(Records from a collection)

══════════

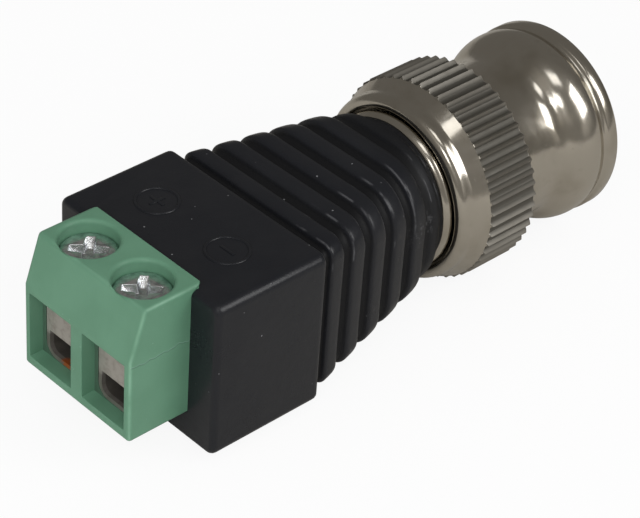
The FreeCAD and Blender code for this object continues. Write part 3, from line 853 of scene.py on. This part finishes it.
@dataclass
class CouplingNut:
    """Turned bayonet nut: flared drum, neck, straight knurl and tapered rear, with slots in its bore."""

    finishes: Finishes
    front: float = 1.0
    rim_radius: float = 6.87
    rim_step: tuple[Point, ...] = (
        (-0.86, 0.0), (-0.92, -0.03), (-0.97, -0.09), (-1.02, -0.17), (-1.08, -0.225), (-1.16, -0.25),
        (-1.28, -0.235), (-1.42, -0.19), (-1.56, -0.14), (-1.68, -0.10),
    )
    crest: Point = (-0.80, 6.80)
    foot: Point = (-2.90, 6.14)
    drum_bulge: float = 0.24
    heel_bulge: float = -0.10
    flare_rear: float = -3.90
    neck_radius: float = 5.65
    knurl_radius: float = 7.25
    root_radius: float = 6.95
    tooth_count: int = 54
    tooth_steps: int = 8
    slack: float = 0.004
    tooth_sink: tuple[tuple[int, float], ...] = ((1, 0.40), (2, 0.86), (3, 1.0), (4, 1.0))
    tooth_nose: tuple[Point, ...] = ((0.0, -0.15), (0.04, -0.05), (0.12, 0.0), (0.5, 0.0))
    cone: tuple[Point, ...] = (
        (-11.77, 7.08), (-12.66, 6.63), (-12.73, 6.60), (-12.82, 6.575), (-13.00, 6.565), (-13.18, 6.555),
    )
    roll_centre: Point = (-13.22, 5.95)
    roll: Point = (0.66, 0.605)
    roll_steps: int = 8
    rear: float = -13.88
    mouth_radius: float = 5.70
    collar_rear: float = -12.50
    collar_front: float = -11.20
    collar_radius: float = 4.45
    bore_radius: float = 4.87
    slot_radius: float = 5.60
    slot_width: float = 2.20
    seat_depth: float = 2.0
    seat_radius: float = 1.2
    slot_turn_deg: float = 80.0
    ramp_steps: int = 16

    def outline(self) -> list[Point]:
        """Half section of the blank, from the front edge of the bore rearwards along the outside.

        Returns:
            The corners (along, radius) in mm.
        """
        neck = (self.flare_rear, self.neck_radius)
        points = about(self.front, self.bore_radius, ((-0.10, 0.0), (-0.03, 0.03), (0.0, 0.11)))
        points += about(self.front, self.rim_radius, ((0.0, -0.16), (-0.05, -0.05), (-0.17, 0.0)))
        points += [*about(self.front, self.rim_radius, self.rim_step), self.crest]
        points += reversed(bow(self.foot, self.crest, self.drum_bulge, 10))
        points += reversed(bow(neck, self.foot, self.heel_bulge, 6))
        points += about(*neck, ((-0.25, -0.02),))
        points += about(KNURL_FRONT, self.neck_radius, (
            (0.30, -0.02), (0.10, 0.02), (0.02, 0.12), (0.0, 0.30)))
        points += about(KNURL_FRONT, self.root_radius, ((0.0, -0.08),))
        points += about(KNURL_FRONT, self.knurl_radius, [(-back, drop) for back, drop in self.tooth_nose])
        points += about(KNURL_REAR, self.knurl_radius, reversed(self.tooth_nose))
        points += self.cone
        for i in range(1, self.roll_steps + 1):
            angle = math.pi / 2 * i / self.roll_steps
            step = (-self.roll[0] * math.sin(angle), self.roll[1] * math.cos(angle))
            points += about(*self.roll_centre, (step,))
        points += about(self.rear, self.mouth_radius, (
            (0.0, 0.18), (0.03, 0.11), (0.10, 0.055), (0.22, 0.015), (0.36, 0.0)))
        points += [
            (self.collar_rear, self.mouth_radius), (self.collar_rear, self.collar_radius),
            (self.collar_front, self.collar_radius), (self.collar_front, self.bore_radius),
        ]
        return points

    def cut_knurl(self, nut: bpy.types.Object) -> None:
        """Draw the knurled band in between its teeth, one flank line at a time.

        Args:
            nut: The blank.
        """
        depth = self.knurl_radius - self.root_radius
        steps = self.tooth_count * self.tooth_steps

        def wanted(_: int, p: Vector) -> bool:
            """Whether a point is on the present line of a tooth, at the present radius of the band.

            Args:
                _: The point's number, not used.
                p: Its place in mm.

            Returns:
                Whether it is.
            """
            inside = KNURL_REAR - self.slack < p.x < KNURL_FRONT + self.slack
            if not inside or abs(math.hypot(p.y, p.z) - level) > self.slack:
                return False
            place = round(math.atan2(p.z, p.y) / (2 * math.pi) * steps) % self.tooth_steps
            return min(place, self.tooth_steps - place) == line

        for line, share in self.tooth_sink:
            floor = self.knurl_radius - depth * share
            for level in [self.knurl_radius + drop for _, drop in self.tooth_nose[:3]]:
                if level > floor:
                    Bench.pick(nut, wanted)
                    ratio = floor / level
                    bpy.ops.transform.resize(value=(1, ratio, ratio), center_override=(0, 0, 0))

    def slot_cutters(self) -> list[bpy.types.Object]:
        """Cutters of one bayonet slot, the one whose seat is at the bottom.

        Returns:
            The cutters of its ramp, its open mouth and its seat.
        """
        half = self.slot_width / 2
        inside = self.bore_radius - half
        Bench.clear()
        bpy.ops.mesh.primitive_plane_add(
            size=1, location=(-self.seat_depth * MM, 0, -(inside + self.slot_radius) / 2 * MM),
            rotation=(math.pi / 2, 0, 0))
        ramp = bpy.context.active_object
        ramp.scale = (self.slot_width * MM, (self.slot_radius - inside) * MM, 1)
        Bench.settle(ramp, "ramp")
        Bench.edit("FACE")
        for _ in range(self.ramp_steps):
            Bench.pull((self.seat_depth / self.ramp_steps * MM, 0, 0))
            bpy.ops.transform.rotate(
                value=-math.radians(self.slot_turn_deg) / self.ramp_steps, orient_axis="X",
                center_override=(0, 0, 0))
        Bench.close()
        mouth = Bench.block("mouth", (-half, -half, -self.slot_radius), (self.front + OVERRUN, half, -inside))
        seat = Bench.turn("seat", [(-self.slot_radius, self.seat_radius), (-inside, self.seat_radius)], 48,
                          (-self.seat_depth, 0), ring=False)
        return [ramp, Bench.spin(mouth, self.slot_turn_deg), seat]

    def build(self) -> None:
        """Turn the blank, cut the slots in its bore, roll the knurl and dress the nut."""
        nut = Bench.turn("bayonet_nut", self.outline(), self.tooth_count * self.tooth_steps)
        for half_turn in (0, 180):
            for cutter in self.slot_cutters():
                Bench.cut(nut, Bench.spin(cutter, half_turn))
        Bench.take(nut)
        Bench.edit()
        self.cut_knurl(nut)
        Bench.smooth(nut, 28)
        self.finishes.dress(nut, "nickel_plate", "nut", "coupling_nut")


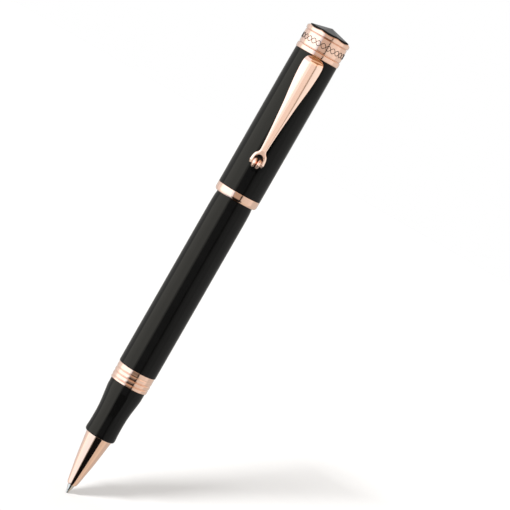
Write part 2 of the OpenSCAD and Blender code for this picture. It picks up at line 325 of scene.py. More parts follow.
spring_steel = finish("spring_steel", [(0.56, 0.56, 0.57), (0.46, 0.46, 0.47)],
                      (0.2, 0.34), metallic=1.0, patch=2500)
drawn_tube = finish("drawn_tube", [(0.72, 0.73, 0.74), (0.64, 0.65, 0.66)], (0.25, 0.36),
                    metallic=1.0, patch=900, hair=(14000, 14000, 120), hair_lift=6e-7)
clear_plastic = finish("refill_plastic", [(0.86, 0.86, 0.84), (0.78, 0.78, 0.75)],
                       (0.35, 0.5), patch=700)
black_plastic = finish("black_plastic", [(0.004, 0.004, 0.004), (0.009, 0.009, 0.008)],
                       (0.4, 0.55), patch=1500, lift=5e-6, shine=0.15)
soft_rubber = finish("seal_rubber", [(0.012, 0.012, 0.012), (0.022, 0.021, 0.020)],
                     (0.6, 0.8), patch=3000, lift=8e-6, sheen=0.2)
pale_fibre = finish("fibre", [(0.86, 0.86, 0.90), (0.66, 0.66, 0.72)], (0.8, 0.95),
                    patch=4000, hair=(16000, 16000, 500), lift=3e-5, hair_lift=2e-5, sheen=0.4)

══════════

* _PROMPT_
In the entries above, find lines with "part" and copy each.

* _CORRECT ANSWER_
The FreeCAD and Blender code for this object continues. Write part 3, from line 853 of scene.py on. This part finishes it.
Write part 2 of the OpenSCAD and Blender code for this picture. It picks up at line 325 of scene.py. More parts follow.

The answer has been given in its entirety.